Skyfall was breathtakingly beautiful in terms of cinematography. It had a
solid story too, unlike Prometheus, which while beautiful, falls short on
story.

The Dark Knight Rises concludes the series very well. It was well shot, and
barring a few continuity issues, it was by all means a very good movie.

Argo was fine as a story, also very well made and I liked it.

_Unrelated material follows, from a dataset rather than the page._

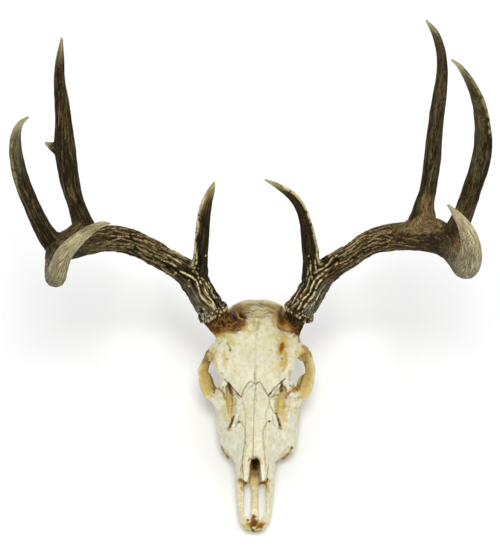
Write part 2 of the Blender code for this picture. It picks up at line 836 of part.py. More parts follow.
def part_skull(body):
    """Every bone of the skull, by name."""
    named = {}
    pieces = split(body, [nasal_shell()])
    for word, side, half in halves(take(pieces, NASALS_AT)):
        named[f"nasal_{word}"] = half
    pieces = split(pieces[0], [suture("face_back", FACE_BACK)])
    face, cranium = sorted(pieces[:2], key=lambda piece: middle_of(piece).y)
    for word, side, half in halves(face):
        pieces = split(half, [suture("muzzle_suture", MUZZLE_SUTURE)])
        named[f"upper_jaw_{word}"] = take(pieces, mirror_spot(UPPER_JAW_AT, side))
        named[f"muzzle_{word}"] = take(pieces, mirror_spot(MUZZLE_AT, side))
    pieces = split(cranium, [suture("forehead_underside", FOREHEAD_UNDERSIDE)])
    braincase, forehead = sorted(pieces[:2], key=lambda piece: middle_of(piece).z)
    for word, side, half in halves(forehead):
        named[f"forehead_{word}"] = half
    for word, side in (("left", -1), ("right", 1)):
        pieces = split(braincase, [cheek_shell(side)])
        named[f"cheek_{word}"] = take(pieces, mirror_spot(CHEEK_AT, side))
        braincase = pieces[0]
    named["braincase"] = braincase
    for name, thing in named.items():
        thing.name = name


# ---- finish -------------------------------------------------------------------------------------
def material(name, colour, roughness):
    """A plain dull material of one colour."""
    made = bpy.data.materials.new(name)
    made.use_nodes = True
    shader = made.node_tree.nodes["Principled BSDF"]
    shader.inputs["Base Color"].default_value = (*colour, 1.0)
    shader.inputs["Roughness"].default_value = roughness
    return made


def paint():
    """Each piece gets its own material, smooth shaded with its sharp edges kept."""
    for thing in bpy.context.scene.objects:
        colour = BONE
        if thing.name.startswith("antler"):
            colour = POLISHED if thing.name.endswith("beam_tip") else BARK
        thing.data.materials.clear()
        thing.data.materials.append(material(thing.name, colour, 0.6))
        thing.data.shade_smooth()
        thing.data.set_sharp_from_angle(angle=math.radians(40))


def stand_on_origin():
    """Moves every mesh so that the origin is the bottom centre of the whole model's box."""
    corners = [v.co for o in bpy.context.scene.objects for v in o.data.vertices]
    low = [min(c[i] for c in corners) for i in range(3)]
    high = [max(c[i] for c in corners) for i in range(3)]
    shift = Vector((-(low[0] + high[0]) / 2, -(low[1] + high[1]) / 2, -low[2]))
    for thing in bpy.context.scene.objects:
        thing.data.transform(Matrix.Translation(shift))


def main():
    for thing in list(bpy.data.objects):
        bpy.data.objects.remove(thing)
    skull = cut(whole_skull(), pedicle_rooms())
    part_skull(skull)
    antler("left", LEFT_BEAM, LEFT_TINES, LEFT_SPUR)
    antler("right", RIGHT_BEAM, RIGHT_TINES, None)
    paint()
    stand_on_origin()


main()
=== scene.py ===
"""Looks of a white-tailed buck's skull and antlers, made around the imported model.

Sizes and places are in millimetres until they are written into a mesh. A place on the skull is
(across, back, up): across from the midline, back from a zero just in front of the muzzle's tip, and up
from the floor. A place in the picture is in pixels, across and down. Left and right are those of a
person who faces the muzzle. A range of four numbers says where a zone begins, is full, ebbs and ends.
"""

import math
import random

import bmesh
import bpy
import numpy as np
from mathutils import Matrix, Vector
from mathutils.bvhtree import BVHTree

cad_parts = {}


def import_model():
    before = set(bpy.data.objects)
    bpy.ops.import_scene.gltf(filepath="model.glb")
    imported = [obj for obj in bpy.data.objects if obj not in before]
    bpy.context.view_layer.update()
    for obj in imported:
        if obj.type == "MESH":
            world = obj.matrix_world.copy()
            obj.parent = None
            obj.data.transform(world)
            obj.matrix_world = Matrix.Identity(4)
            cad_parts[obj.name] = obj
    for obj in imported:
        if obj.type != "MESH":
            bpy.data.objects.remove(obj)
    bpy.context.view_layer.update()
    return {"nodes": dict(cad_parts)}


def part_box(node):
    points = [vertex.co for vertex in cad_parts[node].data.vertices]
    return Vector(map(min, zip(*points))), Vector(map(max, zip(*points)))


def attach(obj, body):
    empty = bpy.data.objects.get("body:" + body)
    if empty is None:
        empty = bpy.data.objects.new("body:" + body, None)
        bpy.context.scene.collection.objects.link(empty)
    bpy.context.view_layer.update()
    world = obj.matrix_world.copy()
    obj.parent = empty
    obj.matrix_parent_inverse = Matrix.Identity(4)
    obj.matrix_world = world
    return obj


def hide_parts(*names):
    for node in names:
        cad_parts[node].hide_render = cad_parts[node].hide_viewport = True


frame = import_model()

MM = 0.001  # metres in a millimetre
SIDES = (("left", -1), ("right", 1))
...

One surprise this year which I absolutely loved was Pitch Perfect. My partner
had dragged me into an early viewing of the movie, and I didn't know much
about it. So yeah, good surprise.

As for the rest, meh. I mean Spiderman and Avengers were fun, but it is not as
memorable as the ones I mentioned above. So was Looper

------
3825
Here[1] is the list of the highest grossing movies in 2012 thanks to
Wikipedia. Among those top ten, the only one I saw was Dark Knight Rises and
while it wowed me when I watched it, it is just about meh in hind sight.

Prometheus[2] was confusing as [redacted] but if you like the alien
franchise[3], you should watch this one as well.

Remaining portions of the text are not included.